Our last month in China was spent doing the time-honored Beijing Expat tradition, the frantic dash to see all the Chinese sights you somehow forgot to see during the last four years. Week one of this cram-it-all-in fest was spent visiting Datong, home of the famous Hanging Monastery and the Datong Grottoes.
The Hanging Monastery is an incredible architectural accomplishment, a temple built 1500 years ago (the story goes) by one single monk named Liao Ran. When traveling in the area, he was amazed at the perfect Feng Shui of the location and decided to built a structure that would “hang” 250 feet up on the cliff face, with no support from the ground.
The entire temple is held up by oak beams inserted into the cliff face, but when too many foreign tourists refused to go up, someone decided to add “support beams” and a brick base to add the illusion of support. The walls and beams don’t actually support (or even touch) the monastery itself.
This temple is (obviously) not for the faint of heart. The heights are dizzying, the “safety rails” are too-short-to-nonexistent, and even the ramps and stairs within interior of the monastery are steep, slick and dangerous. Wear your hiking shoes.
And it’s all worth it. This is one of our best temple experiences in almost four years in China, and is definitely the most memorable. Keep a death-grip on any little kids, but don’t miss this chance to experience life as the monks did, perched like a bird on the side of an impossibly steep mountain cliff.
After a morning on the cliff, we were ready for something a little less frightening. We headed up the road to the nearby Heng Mountain. We hiked (actually walked on paved paths) up the sacred mountain to visit a few of the many temples on the mountainsides.
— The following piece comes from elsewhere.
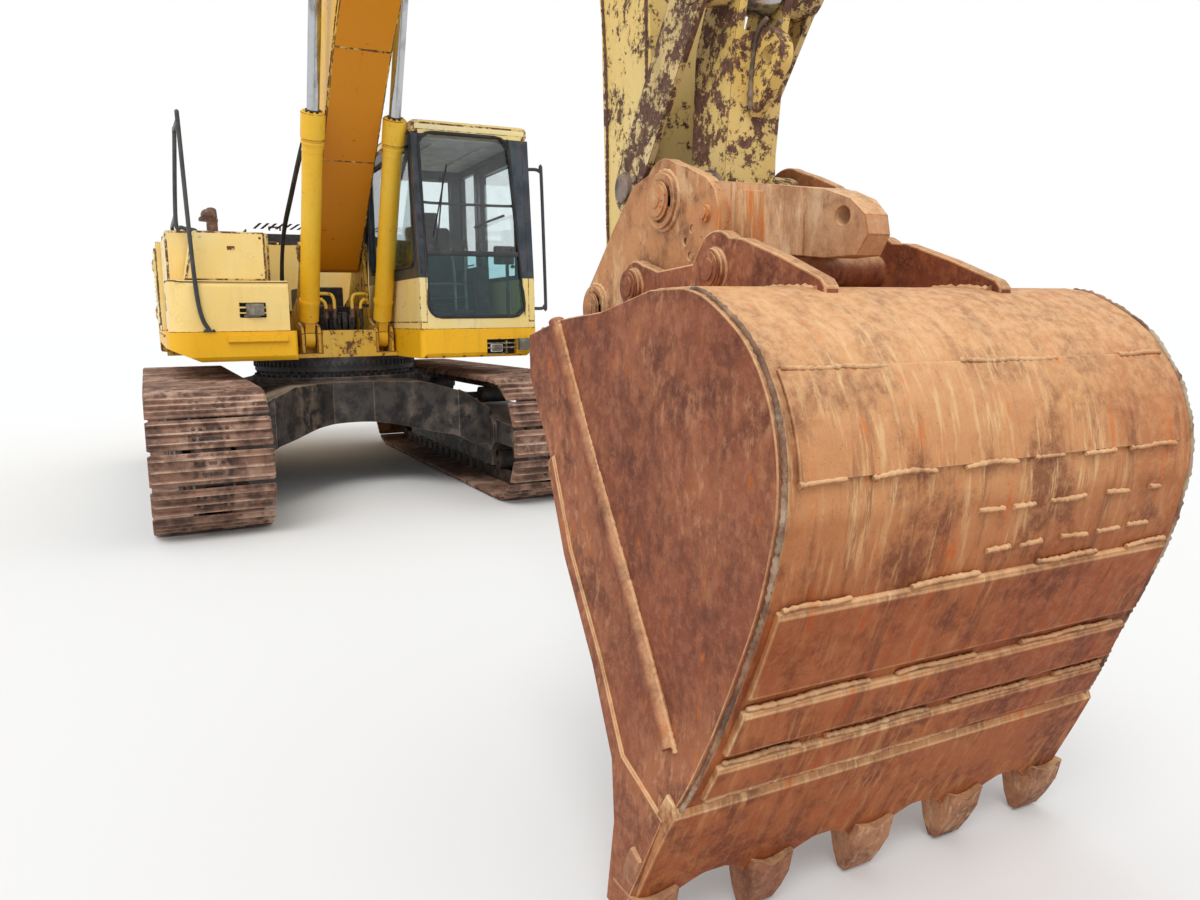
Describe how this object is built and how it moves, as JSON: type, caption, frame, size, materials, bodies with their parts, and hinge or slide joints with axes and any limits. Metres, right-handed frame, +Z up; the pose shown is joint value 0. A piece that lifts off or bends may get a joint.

You can also ride a cable car up to the top, but we contented ourselves with walking through the pines and wildflowers and enjoying the views and clean air. (The pollution in Datong city itself is notoriously bad, even for China. Which is saying something.)
After we wore ourselves out on the mountain (and ate some ice cream, of course) we headed back to our hotel in Datong for dinner. We stayed at the Garden Hotel, and can recommend it. Clean, roomy and pretty cigarette-smoke free (hard to find in China), the hotel also had a good (but fairly pricey) buffet restaurant which kept our hungry kids happy. The rooms were also very cheap, especially when booked on a Chinese booking site instead of an English one.
Next morning we drove the short distance to the incredible Yungang Grottoes. I had never heard of this site before we moved to Beijing, but it’s one of the most impressive places we’ve ever been.
Fifty-plus caves carved into the mountainside are filled with over 50,000 statues and carvings in this huge Buddhist grotto complex. Most of the grottoes are over 1600 years old, and the sheer scale of it all is overwhelming. Some of the Buddhas are enormous, several stories tall, and some are smaller than your finger. Many of the caves are carved on every surface, some are austere and overwhelming with a single huge sculpture.
And while a few caves feature entrances designed to reduce the visiting claustrophobe (me) to tears, most of the grottoes are open to the air, with columns and windows perforating the front walls. The state of preservation on most of the Buddhas is really unbelievable, and some look like they were carved decades ago instead of millennia.
The Grottoes are now part of a very Chinese “attraction park” which is probably very beautiful during Summer. (Our visit was in very early April.) The park features modern photo-op-friendly elephant statues, tea shops, ice cream carts (of course) and a few temples.
One which is worth a visit is the temple built in the middle of the lake near the entrance. This temple features a beautiful ivory-colored tower and several nice interior halls with resident monks praying and greeting visitors. (Be careful, though. The extremely friendly monk attendants will give you incense to burn on the altar . . . then suggest you donate 100 kuai for the gift. It’s not much, but you’re totally fine laughing the suggestion off and donating 10 kuai instead. No hard feelings will be had.)
The trip to Datong was one of our most memorable and amazing adventures, and I am so glad we didn’t miss it. Our five hour drive from Beijing went quickly (thanks to our marvelous and much-missed driver Mr. Lou) but you can also find a hopper flight from many other major Chinese cities. If you are planning a trip to China, I’d suggest seriously considering adding Datong to your itinerary. You can do it all in less than 48 hours, and it’s an experience you won’t have anywhere else in the world.